Call that one a bug with an easy workaround.

The second gotcha occurred during the debugging session for the routing. The tech noted that the Ethernet interfaces were failing to negotiate correctly, and were seeing carrier drops and other errors. It was necessary to strap the router and firewall to full duplex, (and the Barracuda as well on one of the interfaces) in order to clear that problem. The big gotcha here, though, is that as far as I saw there was no way to find out about this problem from the web interface, and the tech confirmed that there was no way for us to have fixed it on our own even if we had known. It requires root access to the Linux image.

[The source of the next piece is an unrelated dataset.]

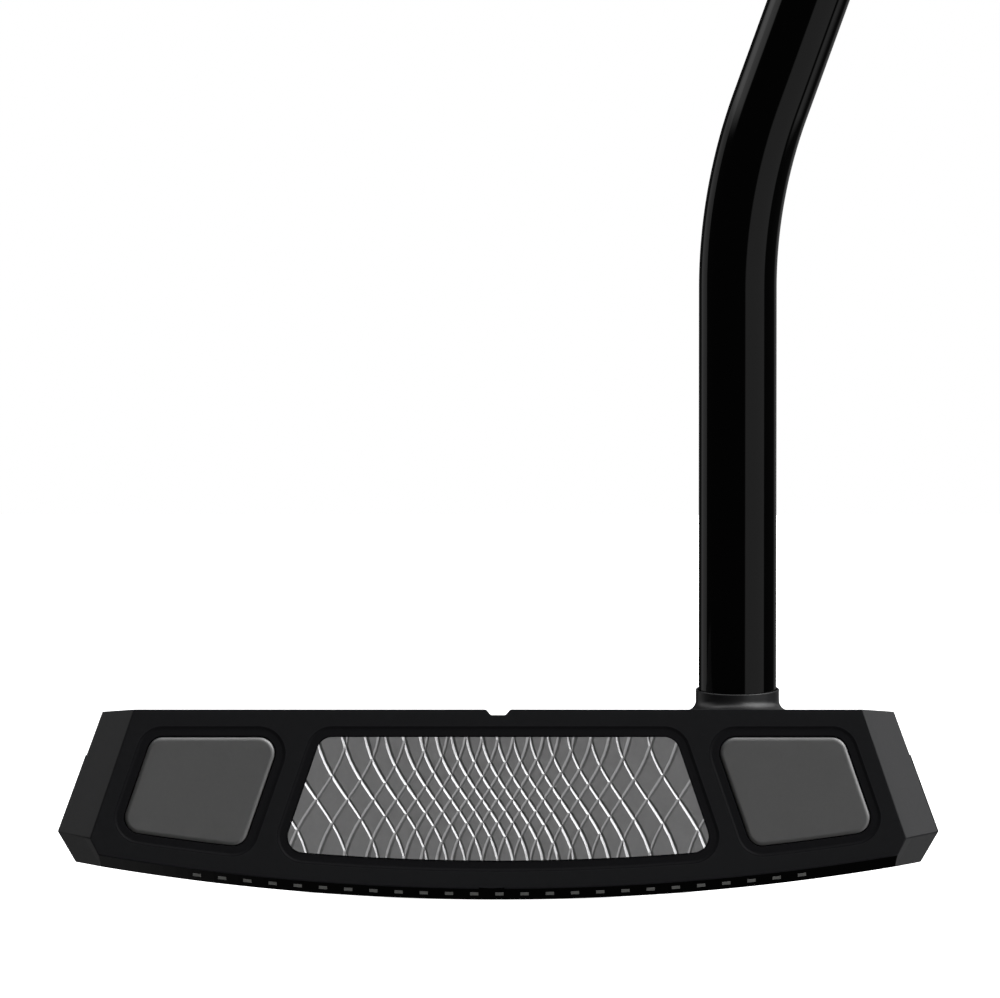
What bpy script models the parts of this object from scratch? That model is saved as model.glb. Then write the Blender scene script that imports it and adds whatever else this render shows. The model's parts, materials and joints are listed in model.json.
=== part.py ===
"""A right-handed mallet putter with a bent shaft, built as an assembly of its separate pieces.

Lengths are in metres and +Z is up. The face looks towards -Y, the heel is at +X and the toe at -X.
The origin is on the ground, at the middle of the sole plate.
"""

import math

import bmesh
import bpy
from mathutils import Matrix, Vector

MM = 0.001
GAP = 0.3 * MM  # clearance between pieces that fit together
ROUND_SIDES = 32
CORNER_STEPS = 5
SHARP_ANGLE = math.radians(30)

# The head's heel-to-toe sections. Each corner is (half width, height above the ground).
SOLE_RADIUS = 290 * MM
SOLE_SEGMENTS = 21  # odd, so that the middle facet is level
LOFT = math.radians(3)
FACE_Y = -30 * MM  # where the face plane meets the ground
TOP_LINE = 23.0 * MM
FACE_TOP = (44.0 * MM, TOP_LINE)
FACE_SIDE = (49.3 * MM, 7.43 * MM)
FACE_LOW_HALF = 48.3 * MM
OUTER_TOP = (47.87 * MM, 22.7 * MM)
OUTER_SIDE = (53.2 * MM, 8.15 * MM)
OUTER_LOW_HALF = 51.1 * MM
STRIP_HEIGHT = 1.39 * MM  # the polished strip between the face plane and the sole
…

At this point, however, the device is working, all Internet access is back to normal, the Barracuda is gathering its statistics, and the client is happy. We’ll see what happens when he’s explored the audit data, updated the filter configuration to his liking, and we turn it on to filter mode. I fully expect it is going to work great, though, for my client’s needs.

Footnotes

[1]I’d give you a link to the spec sheet for the 310 itself, but I couldn’t find one on Barracuda’s site.
[2]It turns out the web interface displays stats on everything that would have been blocked if it weren’t in audit mode, but that isn’t obvious from the web interface. The interface makes it sound like the traffic was blocked. But that isn’t relevant to this story.
[3]In retrospect I don’t believe there was a real internet access problem, or at least not one due to the Barracuda. I think he was reacting to reports that had their origin in events of earlier in the day, when we were trying various things and periodically interrupting internet access. It was when he got on the Barracuda web interface and couldn’t get out that he decided things were actually broken...which they were, just not as badly as he thought.
[4]I asked about getting shell access, and the tech said that was one of their most requested features, and linked our ticket to that feature request. Unfortunately I’m sure that this has been a “most requested feature” for quite a long time, so the chances of it getting implemented seem slim at this point.